Grand Rapids, Mich.
GEORGE W. BUSH can’t win. No, I don’t mean it that way — Bush could still win the Republican presidential nomination, of course, and maybe even go on to beat Al Gore in the fall. (Maybe.) What I mean is, Bush has reached one of those moments when nothing goes right, when the deck is so thoroughly stacked against him that he can’t get an even break.
As a case study, consider the final day of the Michigan primary, which Bush lost, unexpectedly and spectacularly. I refer in particular to what amounts, over the long course of a campaign, to a small event but a revealing one.
Bush arrived in Michigan just as a consensus was congealing among the political class about his victory in the South Carolina primary. He owed the win to negative campaigning, everyone who is anyone said. Most of this came in the form of “negative phone calls,” paid for by Bush sympathizers rather than the Bush campaign itself. By contrast John McCain, after a brief descent into negative campaigning of his own, had taken the high road (said the consensus). In his South Carolina concession speech, McCain himself had humbly confessed his devotion to “fighting fair.” “I will never dishonor the nation I love or myself,” he said, “by letting ambition overcome principle.” Shucks.

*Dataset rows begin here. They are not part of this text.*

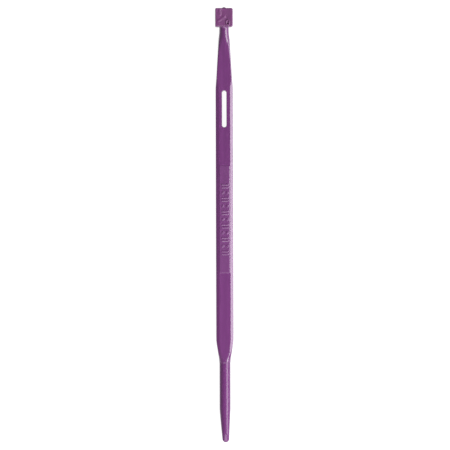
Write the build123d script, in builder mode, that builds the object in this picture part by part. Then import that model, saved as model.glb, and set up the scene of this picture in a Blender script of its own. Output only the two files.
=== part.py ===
"""Handle of a reusable interdental brush: a slim moulded stick with a block head and a round tail.

The stick lies on its back along Y, head towards +Y and front face towards +Z. Lengths are in
millimetres. The origin is under the middle of the stick, on the surface that it lies on.
"""

import os
from math import cos, radians, sin

from build123d import *

# Head block
head_width = 6.1
head_height = 6.4
head_corner = 0.45
head_edge = 0.25

# Wire guides and eyelet on the head's face. The slanting guide's ends are given from the
# middle of the face. The eyelet leaves a wall between itself and the post, and leans towards
# the head's top on its way to the back, so that the brush stands out from there at an angle.
guide_width = 0.8
relief_height = 0.25
upright_left = 1.45
upright_length = 2.4
slant_low = (-1.95, -1.3)
slant_high = (0.05, 0.1)
eyelet_diameter = 0.6
eyelet_slant = 25.0
eyelet_wall = 0.4
eyelet_above_base = 1.05
rim_width = 0.45
rim_rise = 0.3
rim_extra_height = 0.65

# Post: the thin end of the handle, which runs up through the head block
post_diameter = 1.2
post_proud = 0.42
post_rounding = 0.35

# Neck, and the flare that widens it to the shank. The flare starts all but round: each corner's
# radius is nearly half its width.
neck_diameter = 3.2
neck_length = 1.3
neck_root_radius = 0.5
neck_corner_share = 0.49
waist_width = 4.05
waist_thickness = 3.5
waist_corner = 1.1
waist_distance = 4.1
hip_inset_side = 0.25
hip_inset_face = 0.2
hip_corner = 0.5
hip_distance = 13.1
shoulder_distance = 2.9

# Shank: a bar with its four long edges bevelled
shank_length = 87.1
shank_width = 5.9
shank_thickness = 4.6
bevel_width = 0.95
bevel_depth = 0.5
taper_length = 7.6

# Threading slot
slot_width = 1.52
slot_length = 12.7
slot_below_shoulder = 0.65

# Grip panel, a low pad on the front, and its rows of raised bars and pips
panel_left_margin = 0.29
panel_right_margin = 0.19
panel_length = 37.0
panel_height = 0.1
panel_corner = 0.3
panel_below_shoulder = 26.6
mark_rows = 11
mark_left_margin = 0.7
mark_right_margin = 0.4
mark_end_margin = 7.0
mark_height = 0.14
bar_width = 0.5
bar_spacing = 0.95
pip_diameter = 0.85

# Tail rod, its leaning point and the spigot that is pressed into the shank
tail_diameter = 3.72
tail_length = 16.2
point_length = 10.05
point_lean = 0.22
nose_radius = 1.15
spigot_diameter = 2.4
spigot_length = 9.0
socket_spare = 0.5

# Clearance between a pressed piece and its hole: none, the two walls meet
press_gap = 0.0

# Places along the stick, from the tip of the post down to the end of the nose
flare_length = waist_distance + hip_distance + shoulder_distance
overall_length = (
    post_proud + head_height + neck_length + flare_length + shank_length
    + taper_length + tail_length + point_length + nose_radius
)
head_top = overall_length / 2 - post_proud
head_middle = head_top - head_height / 2
head_base = head_top - head_height
neck_base = head_base - neck_length
waist = neck_base - waist_distance
hip = waist - hip_distance
shoulder = hip - shoulder_distance
shank_end = shoulder - shank_length
tail_top = shank_end - taper_length
point_top = tail_top - tail_length
nose_centre = point_top - point_length

# The head is as deep as the shank is thick, so the whole stick lies flat on its back
axis_height = shank_thickness / 2
front = shank_thickness

# Places that follow from neighbouring sizes
hip_width = shank_width - 2 * hip_inset_side
hip_thickness = shank_thickness - 2 * hip_inset_face
eyelet_right = post_diameter / 2 + eyelet_wall + eyelet_diameter / 2
eyelet_y = head_base + eyelet_above_base
flat_side = shank_width / 2 - bevel_width
panel_left = -flat_side + panel_left_margin
panel_right = flat_side - panel_right_margin
panel_width = panel_right - panel_left
panel_centre = (panel_left + panel_right) / 2
panel_top = shoulder - panel_below_shoulder
mark_span = panel_width - mark_left_margin - mark_right_margin
mark_centre = panel_centre + (mark_left_margin - mark_right_margin) / 2
mark_pitch = (panel_length - 2 * mark_end_margin) / (mark_rows - 1)


def across(y, right=0.0):
    """Plane across the stick at y, centred on its axis or beside it, looking down the stick."""
    return Plane(origin=(right, y, axis_height), x_dir=(1, 0, 0), z_dir=(0, -1, 0))


def level(height, y=0.0, right=0.0):
    """Plane level with the table at a height, centred at a place on the stick."""
    return Plane(origin=(right, y, height), x_dir=(1, 0, 0), z_dir=(0, 0, 1))


def bevelled_corners(width, thickness, bevel_across, bevel_down):
    """Corners of an eight-sided section, anticlockwise from the right side's lower one."""
    side = width / 2
    face = thickness / 2
    upper = [(side, face - bevel_down), (side - bevel_across, face)]
    upper_left = [(-x, y) for x, y in reversed(upper)]
    lower = [(-x, -y) for x, y in upper + upper_left]
    return [lower[3], *upper, *upper_left, *lower[:3]]


# ------------------------------------------------------------------ handle
shank_section = bevelled_corners(shank_width, shank_thickness, bevel_width, bevel_depth)

# The taper ends in a regular octagon whose corners lie on the tail rod's edge
octagon_side = tail_diameter / 2 * cos(radians(22.5))
octagon_bevel = octagon_side - tail_diameter / 2 * sin(radians(22.5))
tail_section = bevelled_corners(2 * octagon_side, 2 * octagon_side, octagon_bevel, octagon_bevel)

with BuildPart() as handle:
    # Post and neck, turned about the axis, with a hollow curve where the neck meets the head
    with BuildSketch(level(axis_height)):
        with BuildLine():
            post_side = post_diameter / 2
            neck_side = neck_diameter / 2
            post_tip = head_top + post_proud
            root_side = neck_side + neck_root_radius
            root_foot = head_base - neck_root_radius
            tip_edge = (post_side - post_rounding, post_tip)
            tip_side = (post_side, post_tip - post_rounding)
            Polyline((0, neck_base), (0, post_tip), tip_edge)
            RadiusArc(tip_edge, tip_side, post_rounding)
            Polyline(tip_side, (post_side, head_base), (root_side, head_base))
            RadiusArc((root_side, head_base), (neck_side, root_foot), -neck_root_radius)
            Polyline((neck_side, root_foot), (neck_side, neck_base), (0, neck_base))
        make_face()
    revolve(axis=Axis((0, 0, axis_height), (0, 1, 0)))

    # Flare: round at the neck and flat-faced at the hip
    with BuildSketch(across(neck_base)):
        RectangleRounded(neck_diameter, neck_diameter, neck_corner_share * neck_diameter)
    with BuildSketch(across(waist)):
        RectangleRounded(waist_width, waist_thickness, waist_corner)
    with BuildSketch(across(hip)):
        RectangleRounded(hip_width, hip_thickness, hip_corner)
    loft()

    # Shoulder, where the hip's round corners open into the shank's bevels
    with BuildSketch(across(hip)):
        RectangleRounded(hip_width, hip_thickness, hip_corner)
    with BuildSketch(across(shoulder)):
        Polygon(*shank_section, align=None)
    loft(ruled=True)

    # Shank, and the taper that draws it in to the tail rod
    with BuildSketch(across(shoulder)):
        Polygon(*shank_section, align=None)
    extrude(amount=shank_length)
    with BuildSketch(across(shank_end)):
        Polygon(*shank_section, align=None)
    with BuildSketch(across(tail_top)):
        Polygon(*tail_section, align=None)
    loft(ruled=True)

    # Threading slot, straight through from front to back
    with BuildSketch(level(0, shoulder - slot_below_shoulder - slot_length / 2)):
        SlotOverall(slot_length, slot_width, rotation=90)
    extrude(amount=shank_thickness, mode=Mode.SUBTRACT)

    # Grip panel, with a bar pair and a pip pair in turn standing on it
    with BuildSketch(level(front, panel_top - panel_length / 2, panel_centre)):
        RectangleRounded(panel_width, panel_length, panel_corner)
    extrude(amount=panel_height)
    for row in range(mark_rows):
        row_y = panel_top - mark_end_margin - row * mark_pitch
        with BuildSketch(level(front + panel_height, row_y, mark_centre)):
            if row % 2:
                with GridLocations(mark_span - pip_diameter, 0, 2, 1):
                    Circle(pip_diameter / 2)
            else:
                with GridLocations(0, bar_spacing, 1, 2):
                    SlotOverall(mark_span, bar_width)
        extrude(amount=mark_height)

    # Socket for the tail rod's spigot
    with BuildSketch(across(tail_top)):
        Circle(spigot_diameter / 2 + press_gap)
    extrude(amount=-(spigot_length + socket_spare), mode=Mode.SUBTRACT)
handle.part.label = "handle"


# -------------------------------------------------------------- head block
with BuildPart() as head_block:
    with BuildSketch(level(0, head_middle)):
        RectangleRounded(head_width, head_height, head_corner)
    extrude(amount=front)
    outlines = head_block.edges().group_by(Axis.Z)
    chamfer([*outlines[0], *outlines[-1]], head_edge)

    # Wire guides: one runs up from the middle, one slants across, and a rim rings the eyelet
    with BuildSketch(level(front, head_middle)):
        upright_top = head_height / 2 - head_edge
        with Locations((-upright_left, upright_top - upright_length / 2)):
            SlotOverall(upright_length, guide_width, rotation=90)
        with BuildLine(mode=Mode.PRIVATE):
            slant = Line(slant_low, slant_high)
        with Locations(slant @ 0.5):
            SlotCenterToCenter(slant.length, guide_width, rotation=slant.tangent_angle_at(0))
        with Locations((eyelet_right, eyelet_y + rim_rise - head_middle)):
            rim_outside = eyelet_diameter + 2 * rim_width
            SlotOverall(rim_outside + rim_extra_height, rim_outside, rotation=90)
    extrude(amount=relief_height)

    # Eyelet, slanting through from front to back, and the hole for the post from top to bottom
    lean = radians(eyelet_slant)
    mouth = (eyelet_right, eyelet_y, front)
    with BuildSketch(Plane(origin=mouth, x_dir=(1, 0, 0), z_dir=(0, -sin(lean), cos(lean)))):
        Circle(eyelet_diameter / 2)
    extrude(amount=front / cos(lean) + eyelet_diameter, both=True, mode=Mode.SUBTRACT)
    with BuildSketch(across(head_top)):
        Circle(post_diameter / 2 + press_gap)
    extrude(amount=head_height, mode=Mode.SUBTRACT)
head_block.part.label = "head_block"


# ---------------------------------------------------------------- tail rod
with BuildPart() as tail_rod:
    with BuildSketch(across(tail_top + spigot_length)):
        Circle(spigot_diameter / 2)
    extrude(amount=spigot_length)
    with BuildSketch(across(tail_top)):
        Circle(tail_diameter / 2)
    extrude(amount=tail_length)

    # The point leans a little to the right and ends in a round nose
    with BuildSketch(across(point_top)):
        Circle(tail_diameter / 2)
    with BuildSketch(across(nose_centre, point_lean)):
        Circle(nose_radius)
    loft()
    with BuildSketch(level(axis_height, nose_centre, point_lean)):
        with BuildLine():
            CenterArc((0, 0), nose_radius, -90, 90)
            Polyline((nose_radius, 0), (0, 0), (0, -nose_radius))
        make_face()
    revolve(axis=Axis((point_lean, nose_centre, axis_height), (0, 1, 0)))
tail_rod.part.label = "tail_rod"


os.makedirs("parts", exist_ok=True)
for piece in (handle, head_block, tail_rod):
    export_step(piece.part, f"parts/{piece.part.label}.step")
print("overall length", round(overall_length, 2))
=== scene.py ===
import math

import bmesh
import bpy
import numpy as np
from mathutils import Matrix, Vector


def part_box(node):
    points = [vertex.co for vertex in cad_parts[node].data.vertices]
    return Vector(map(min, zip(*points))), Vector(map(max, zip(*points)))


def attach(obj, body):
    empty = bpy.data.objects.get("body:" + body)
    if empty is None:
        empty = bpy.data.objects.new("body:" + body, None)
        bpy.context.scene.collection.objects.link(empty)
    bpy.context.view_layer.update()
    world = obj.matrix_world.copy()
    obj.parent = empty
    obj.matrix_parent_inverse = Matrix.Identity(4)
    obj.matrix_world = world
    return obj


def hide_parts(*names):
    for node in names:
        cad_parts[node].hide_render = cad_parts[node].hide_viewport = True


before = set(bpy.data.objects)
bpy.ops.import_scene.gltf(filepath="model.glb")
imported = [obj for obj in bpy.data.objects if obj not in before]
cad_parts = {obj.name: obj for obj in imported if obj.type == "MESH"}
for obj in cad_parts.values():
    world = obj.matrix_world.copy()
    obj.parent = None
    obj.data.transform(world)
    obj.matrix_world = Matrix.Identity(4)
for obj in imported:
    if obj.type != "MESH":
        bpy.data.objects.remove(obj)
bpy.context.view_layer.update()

mm = 0.001
scene = bpy.context.scene


# The CAD boxes give every place along the stick, in millimetres
def boxMm(node):
    low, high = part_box(node)
    return np.array(low) / mm, np.array(high) / mm


handleLow, handleHigh = boxMm("handle")
headLow, headHigh = boxMm("head_block")
tailLow, tailHigh = boxMm("tail_rod")
midHeight = (tailLow[2] + tailHigh[2]) / 2
depth = 2 * midHeight                        # the shank's thickness, and the head's without its guides
headMiddleY = (headLow[1] + headHigh[1]) / 2
tailTopY = handleLow[1]


# A grid of points, rows by columns, becomes quads; wrap joins the last column to the first
def gridFaces(rows, columns, wrap, start):
    across = columns if wrap else columns - 1
    row, column = np.meshgrid(np.arange(rows - 1), np.arange(across), indexing="ij")
    beside = (column + 1) % columns
    upper, lower = row * columns, (row + 1) * columns
    quads = np.stack([upper + column, upper + beside, lower + beside, lower + column], -1)
    return start + quads.reshape(-1, 4)


# Grids are joined into one closed mesh: shared edges merge, flat quads at poles go, faces turn outwards
def makePiece(name, grids, material):
    mergeMm, flatMm = 0.0004, 0.0002
    points, faces, start = [], [], 0
    for grid, wrap in grids:
        rows, columns = grid.shape[:2]
        points.append(grid.reshape(-1, 3))
        faces.append(gridFaces(rows, columns, wrap, start))
        start += rows * columns
    mesh = bpy.data.meshes.new(name)
    mesh.from_pydata(np.concatenate(points) * mm, [], np.concatenate(faces).tolist())
    work = bmesh.new()
    work.from_mesh(mesh)
    bmesh.ops.remove_doubles(work, verts=work.verts, dist=mergeMm * mm)
    bmesh.ops.dissolve_degenerate(work, edges=work.edges, dist=flatMm * mm)
    bmesh.ops.recalc_face_normals(work, faces=work.faces)
    openEdges = sum(not edge.is_manifold for edge in work.edges)
    work.to_mesh(mesh)
    work.free()
    mesh.shade_smooth()
    mesh.materials.append(material)
    mesh.calc_loop_triangles()
    piece = bpy.data.objects.new(name, mesh)
    scene.collection.objects.link(piece)
    print(name, "triangles", len(mesh.loop_triangles), "open edges", openEdges)
    return piece


# 0 below the edge, 1 above it, with an S-shaped step as wide as soft on each side
def softStep(value, soft):
    t = np.clip(value / (2 * soft) + 0.5, 0, 1)
    return t * t * (3 - 2 * t)


# 1 at a distance of 0, falling along half a cosine wave to 0 at the reach
def softRidge(distance, reach):
    return 0.5 + 0.5 * np.cos(math.pi * np.clip(distance / reach, -1, 1))


# Distance outside a rounded rectangle centred at the origin, negative inside
def roundedBox(x, y, halfX, halfY, corner):
    dx = np.abs(x) - halfX + corner
    dy = np.abs(y) - halfY + corner
    return np.hypot(np.maximum(dx, 0), np.maximum(dy, 0)) + np.minimum(np.maximum(dx, dy), 0) - corner


# Distance from the straight line between two points
def fromLine(x, y, a, b):
    ax, ay = a
    dx, dy = b[0] - ax, b[1] - ay
    t = np.clip(((x - ax) * dx + (y - ay) * dy) / (dx * dx + dy * dy), 0, 1)
    return np.hypot(x - ax - t * dx, y - ay - t * dy)


# The small raised line where the two halves of the mould met: a bell curve about the axis's height
def partingLine(z, piece):
    return piece["partingHeight"] * np.exp(-(z / piece["partingWidth"]) ** 2)


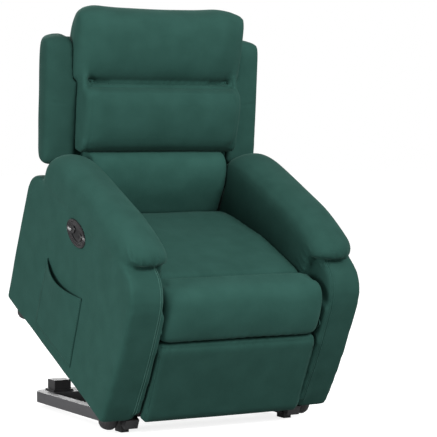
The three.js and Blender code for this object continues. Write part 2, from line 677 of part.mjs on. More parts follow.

How remarkable, then — how incredible — that on the eve of the Michigan voting, the Bush campaign accused the McCainites of making “negative phone calls.” And not merely negative: The anti-Bush calls, which were pre-recorded, carried the insinuation that George Bush was anti-Catholic, which is a bad thing for anyone to be anywhere at any time but particularly bad for a politician in heavily Catholic Michigan during election season. The text of the call, we later learned, went like this:
This is a Catholic Voter Alert. Governor George Bush has campaigned against Senator John McCain by seeking the support of Southern fundamentalists who have expressed anti-Catholic views. Several weeks ago, Governor Bush spoke at Bob Jones University in South Carolina. Bob Jones has made strong anti-Catholic statements, including calling the pope the Antichrist and the Catholic Church a satanic cult! John McCain, a pro-life senator, has strongly criticized this anti-Catholic bigotry, while Governor Bush has stayed silent while seeking the support of Bob Jones University. . . .
Reporters from the Washington Post and the New York Times were put in touch with Bush supporters who had received the calls. The reporters did the interviews, and sure enough, the next day, just as Michiganders were going to the polls, both papers . . . buried the story. The Post neglected to mention it at all. The Times, however, did run a front-page piece about negative phone calls — calls made by Pat Robertson and the Christian Coalition against McCain. The headline was designed to scare the average Times reader half to death. “Evangelist Goes On The Attack To Help Bush,” read the headline. (Evangelical? Attack? Honey, call the door-man!) “Calls Go To Thousands All Across Michigan,” read the subhead. The anti-Bush “Catholic Voter Alert” calls were mentioned in the story’s twenty-fifth paragraph, followed by the deflating sentence: “The McCain campaign denied any knowledge of the calls.”
A tape of the Pat Robertson calls eventually surfaced as well. The script went like so:
This is Pat Robertson. Protect unborn babies and restore religious freedom once again in America. Tomorrow’s Republican primary may determine whether our dream becomes reality, or whether the Republican party will nominate a man who wants to take First Amendment freedoms from citizen groups while he gives unrestricted power to labor unions. A man who chose as his national campaign chairman a vicious bigot who wrote that conservative Christians in politics are anti-abortion zealots, homophobes, and would-be censors. John McCain refused to repudiate these words. You may hold the future of America in your hands.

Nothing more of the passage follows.